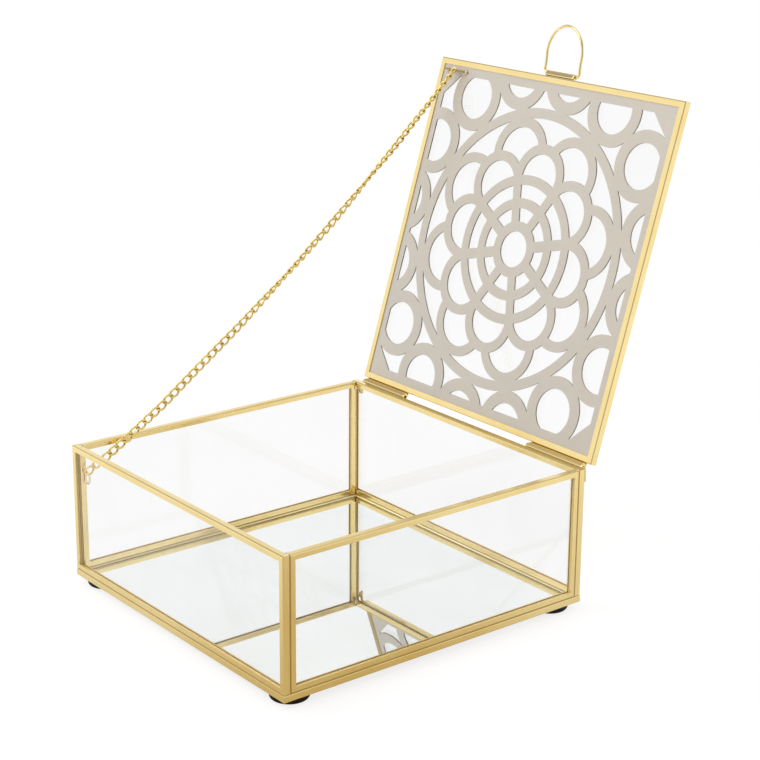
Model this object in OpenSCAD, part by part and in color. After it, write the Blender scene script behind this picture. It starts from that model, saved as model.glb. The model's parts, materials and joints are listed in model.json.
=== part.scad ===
// Square glass trinket box: brass-edged panes, mirror floor, and a hinged glass lid with a pierced
// rosette plate, held open by a chain and lifted by a wire bail.

/* [Box] */
// Width of the box across its side frames
box_w = 150; // [140:1:160]
// Depth of the box from front to back
box_d = 150; // [140:1:160]
// Height of the brass frame, feet left out
box_h = 58.3; // [54:0.1:62]
// Thickness of the tray frame that holds the mirror floor
base_t = 3.2; // [3.2:0.1:4]

/* [Channel] */
// Thickness of the U-shaped brass channel round each pane
channel_t = 3.2; // [3.2:0.1:4]
// Height of the channel's lips
channel_lip = 2.4; // [2.0:0.1:3.0]
// Thickness of the brass sheet
sheet_t = 0.4; // [0.3:0.05:0.5]
// Radius of the channel's two outer edges
channel_r = 0.6; // [0.4:0.1:1.0]
// Thickness of the panes and of the mirror
glass_t = 2.0; // [1.8:0.1:2.2]

/* [Lid] */
// Width of the lid
lid_w = 149.2; // [139:0.1:150]
// Thickness of the lid's channel
lid_t = 3.4; // [3.4:0.1:4]
// Height of the lips on the lid's channel
lid_lip = 2.8; // [2.4:0.1:3.2]
// Gap between the closed lid and the rim
lid_gap = 0.3; // [0.3:0.1:0.6]
// Angle that the lid stands open
lid_open = 107.2; // [100:0.1:110]
// Thickness of the pierced plate under the lid's glass
plate_t = 0.6; // [0.4:0.1:0.8]

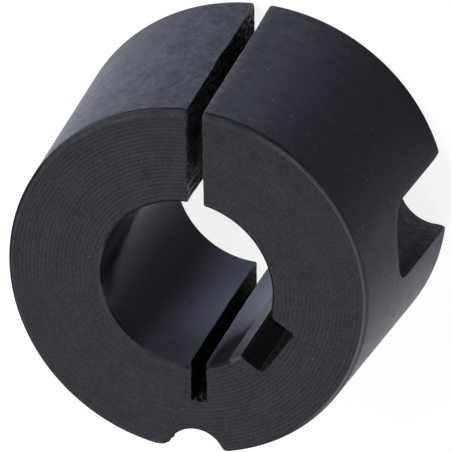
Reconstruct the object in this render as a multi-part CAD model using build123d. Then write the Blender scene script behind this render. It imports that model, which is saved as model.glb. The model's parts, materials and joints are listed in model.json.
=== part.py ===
from build123d import *
import os
from math import radians, sqrt, tan

# A split taper bush: one piece of cast iron, turned to a taper, bored for a shaft, slit with a saw,
# keyed, and drilled on its rim for the screws that pull it into its hub or push it out again.
# Millimetres. The origin is the centre of the large face, +Z runs along the bore to the small face,
# and +Y points at the saw cut that goes right through the wall. Angles are turned from +X towards +Y.

# Turned body
large_end_diameter = 35.2
length = 22.3
taper_half_angle = 4.0
bore_diameter = 15.4
large_rim_chamfer = 0.4
small_rim_chamfer = 0.3
large_bore_chamfer = 0.35
small_bore_chamfer = 0.3

# Saw cut: it passes through the whole wall on +Y and stops inside the wall on -Y. The blade ran
# slightly askew, so the cut lies further from the middle at the small face than at the large one.
cut_width = 1.45
cut_offset_small_face = 0.97
cut_offset_large_face = 0.43
cut_floor_from_axis = 11.0

# Keyway
keyway_angle = -33.9
keyway_width = 4.92
keyway_floor_from_axis = 9.85
keyway_corner_radius = 0.2
keyway_mouth_width = 6.6
keyway_mouth_depth = 0.2

# Two blind half-holes for the closing screws, cut from the large face by a round-ended cutter.
# Their depth is to the bottom of the round end.
screw_hole_angles = (4.9, 184.9)
screw_hole_diameter = 7.0
screw_hole_pitch_radius = 16.7
screw_hole_depth = 13.8

# One half-hole right through, at the core diameter of its thread, for the screw that jacks the bush out
jacking_hole_angle = -88.0
jacking_hole_diameter = 5.3
jacking_hole_pitch_radius = 16.48

# How far each cutter runs past the faces that it leaves through
overrun = 1.0

large_end_radius = large_end_diameter / 2
bore_radius = bore_diameter / 2
taper = tan(radians(taper_half_angle))


def taper_radius(height):
    """Radius of the tapered seat at a height above the large face."""
    return large_end_radius - height * taper


def turned_blank():
    """Half of the ring's section, bevelled at its four corners and turned about the bore's axis."""
    section = Polyline(
        (bore_radius + large_bore_chamfer, 0),
        (large_end_radius - large_rim_chamfer, 0),
        (taper_radius(large_rim_chamfer), large_rim_chamfer),
        (taper_radius(length - small_rim_chamfer), length - small_rim_chamfer),
        (taper_radius(length) - small_rim_chamfer, length),
        (bore_radius + small_bore_chamfer, length),
        (bore_radius, length - small_bore_chamfer),
        (bore_radius, large_bore_chamfer),
        close=True,
    )
    return revolve(Plane.XZ * make_face(section), Axis.Z, 360)


def saw_cut():
    """The blade's path: a thin skewed slab from the floor of the blind side to beyond the rim."""
    slope = (cut_offset_small_face - cut_offset_large_face) / length
    low_middle = cut_offset_large_face - slope * overrun
    high_middle = cut_offset_small_face + slope * overrun
    section = Polyline(
        (low_middle - cut_width / 2, -overrun),
        (low_middle + cut_width / 2, -overrun),
        (high_middle + cut_width / 2, length + overrun),
        (high_middle - cut_width / 2, length + overrun),
        close=True,
    )
    reach = large_end_radius + overrun
    blade = extrude(Plane.XZ * make_face(section), reach + cut_floor_from_axis)
    return Pos(0, reach, 0) * blade


def keyway():
    """A square groove along the bore, rounded in its two corners and bevelled along its two edges."""
    half_width = keyway_width / 2
    half_mouth = keyway_mouth_width / 2
    bore_edge = Vector(sqrt(bore_radius**2 - half_mouth**2), half_mouth)
    wall_edge = Vector(sqrt(bore_radius**2 - half_width**2) + keyway_mouth_depth, half_width)
    # The bevel's plane is carried on to the point where it passes closest to the axis
    bevel = (bore_edge - wall_edge).normalized()
    inner = bore_edge - bevel * bore_edge.dot(bevel)
    section = make_face(
        Polyline(
            (0, 0),
            (inner.X, -inner.Y),
            (wall_edge.X, -half_width),
            (keyway_floor_from_axis, -half_width),
            (keyway_floor_from_axis, half_width),
            (wall_edge.X, half_width),
            (inner.X, inner.Y),
            close=True,
        )
    )
    section = fillet(section.vertices().sort_by(Axis.X)[-2:], keyway_corner_radius)
    groove = extrude(section, length + 2 * overrun)
    return Rot(0, 0, keyway_angle) * Pos(0, 0, -overrun) * groove


def screw_hole(angle):
    """A hole with a hemispherical end, entering from the large face half inside the rim."""
    radius = screw_hole_diameter / 2
    straight_depth = screw_hole_depth - radius
    shank = Cylinder(
        radius,
        straight_depth + overrun,
        align=(Align.CENTER, Align.CENTER, Align.MIN),
    )
    cutter = Pos(0, 0, -overrun) * shank + Pos(0, 0, straight_depth) * Sphere(radius)
    return Rot(0, 0, angle) * Pos(screw_hole_pitch_radius, 0, 0) * cutter


def jacking_hole():
    """The core of the tapped half-hole, open at both faces."""
    drill = Cylinder(
        jacking_hole_diameter / 2,
        length + 2 * overrun,
        align=(Align.CENTER, Align.CENTER, Align.MIN),
    )
    return Rot(0, 0, jacking_hole_angle) * Pos(jacking_hole_pitch_radius, 0, -overrun) * drill


taper_bush = turned_blank() - saw_cut() - keyway() - jacking_hole()
for hole_angle in screw_hole_angles:
    taper_bush -= screw_hole(hole_angle)

os.makedirs("parts", exist_ok=True)
export_step(taper_bush.solid(), "parts/taper_bush.step")
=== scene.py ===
import json

import bpy
import numpy as np
from mathutils import Matrix, Vector
from mathutils.geometry import delaunay_2d_cdt


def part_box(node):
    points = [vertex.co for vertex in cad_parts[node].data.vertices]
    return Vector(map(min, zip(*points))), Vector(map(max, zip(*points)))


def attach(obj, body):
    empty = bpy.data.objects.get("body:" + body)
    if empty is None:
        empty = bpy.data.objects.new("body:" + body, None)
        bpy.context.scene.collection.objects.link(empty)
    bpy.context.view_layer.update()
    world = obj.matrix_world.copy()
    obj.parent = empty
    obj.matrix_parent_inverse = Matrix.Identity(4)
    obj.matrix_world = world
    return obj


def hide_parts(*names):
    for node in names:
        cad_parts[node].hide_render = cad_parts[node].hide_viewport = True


# A split taper bush in blackened iron, standing on its large end. The CAD solid gives its size and place;
# this script dresses it with one skin that carries the turned, sawn, drilled, tapped and broached surfaces.
# The bush is worked out in millimetres and becomes metres in its mesh; the floor, the lamps and the camera
# are in metres. Angles are degrees from +X towards +Y.

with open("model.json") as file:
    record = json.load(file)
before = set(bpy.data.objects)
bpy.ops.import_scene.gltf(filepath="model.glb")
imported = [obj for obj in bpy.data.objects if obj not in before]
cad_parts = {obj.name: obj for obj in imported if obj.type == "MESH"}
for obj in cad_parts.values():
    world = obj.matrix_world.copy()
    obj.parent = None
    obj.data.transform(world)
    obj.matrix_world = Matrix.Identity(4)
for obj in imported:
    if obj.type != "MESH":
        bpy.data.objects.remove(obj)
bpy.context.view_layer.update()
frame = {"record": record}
_, body_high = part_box("taper_bush")
mounts = {mount["name"]: mount for mount in frame["record"]["mounts"]}

# Sizes of the bush. The outer line is the depth of the dark line under the rim's bevel.
length = body_high.z * 1000
bore_radius = mounts["shaft_bore"]["dims"]["r_mm"]
large_radius = 17.6
taper = np.tan(np.radians(4.0))
foot_bevel = {"seat": 0.40, "bored": 0.35}
top_bevel = {"seat": 0.26, "bored": 0.28}
outer_line = 0.68
facing_pitch = 0.35
closing_hole = {"pitch": 16.7, "radius": 3.5, "depth": 13.8}
closing_hole_angles = (4.9, 184.9)
jacking_hole = {"angle": -88.0, "pitch": 16.48, "core": 2.65, "major": 3.175, "thread": 1.27}
saw_cut = {"half_width": 0.71, "entry": 1.08, "slot_floor": 11.0}
keyway = {"angle": -34.3, "upper": 2.54, "lower": 2.38, "floor_upper": 9.95, "floor_lower": 9.86}
keyway_lip = {"upper": 3.30, "lower": 3.46, "upper_depth": 0.18, "lower_depth": 0.13}

# The skin's finishes, in the order of its slots
finish_names = ["seat", "bored", "sawn", "broached", "drilled", "tapped", "face", "bevel", "lip"]

# Heights of the skin's rows: close together on the bevels at both ends, an eighth of a thread apart between
low_rows = np.array([0, 0.01, 0.04, 0.08, 0.16, 0.24, 0.30, 0.35, 0.40, 0.45])
high_rows = length - np.array([0.40, 0.35, 0.30, 0.25, 0.20, 0.14, 0.08, 0.04, 0.01, 0])
middle_rows = np.linspace(0.52, length - 0.47, 134)
z = np.concatenate([low_rows, middle_rows, high_rows])[:, None]
from_small_face = length - z


def soft_step(value):
    """Nought below 0, one above 1, and 3t squared minus 2t cubed between."""
    t = np.clip(value, 0, 1)
    return t * t * (3 - 2 * t)


def soft_positive(value, softness=0.04):
    """The value where it is positive and nought where it is negative, with a rounded corner at nought."""
    return 0.5 * (value + np.sqrt(value * value + softness * softness))


def broken_edge(depth, radius):
    """How far a wall stands back at a depth below a face: a quarter round of the given radius."""
    rest = np.clip(radius - depth, 0, radius)
    return radius - np.sqrt(radius * radius - rest * rest)


def waves(along, lengths, seed):
    """A sum of sines of the given wavelengths with seeded phases, between about -1 and 1."""
    phases = np.random.default_rng(seed).uniform(0, 2 * np.pi, len(lengths))
    total = sum(np.sin(2 * np.pi * along / w + p) for w, p in zip(lengths, phases))
    return total / len(lengths)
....
> TO DO
The lines to be given again exactly are those from the one containing "taper_bush = turned_blank()" up to and including the one containing "for node in".

> TASK SOLUTION
taper_bush = turned_blank() - saw_cut() - keyway() - jacking_hole()
for hole_angle in screw_hole_angles:
    taper_bush -= screw_hole(hole_angle)

os.makedirs("parts", exist_ok=True)
export_step(taper_bush.solid(), "parts/taper_bush.step")
=== scene.py ===
import json

import bpy
import numpy as np
from mathutils import Matrix, Vector
from mathutils.geometry import delaunay_2d_cdt


def part_box(node):
    points = [vertex.co for vertex in cad_parts[node].data.vertices]
    return Vector(map(min, zip(*points))), Vector(map(max, zip(*points)))


def attach(obj, body):
    empty = bpy.data.objects.get("body:" + body)
    if empty is None:
        empty = bpy.data.objects.new("body:" + body, None)
        bpy.context.scene.collection.objects.link(empty)
    bpy.context.view_layer.update()
    world = obj.matrix_world.copy()
    obj.parent = empty
    obj.matrix_parent_inverse = Matrix.Identity(4)
    obj.matrix_world = world
    return obj


def hide_parts(*names):
    for node in names:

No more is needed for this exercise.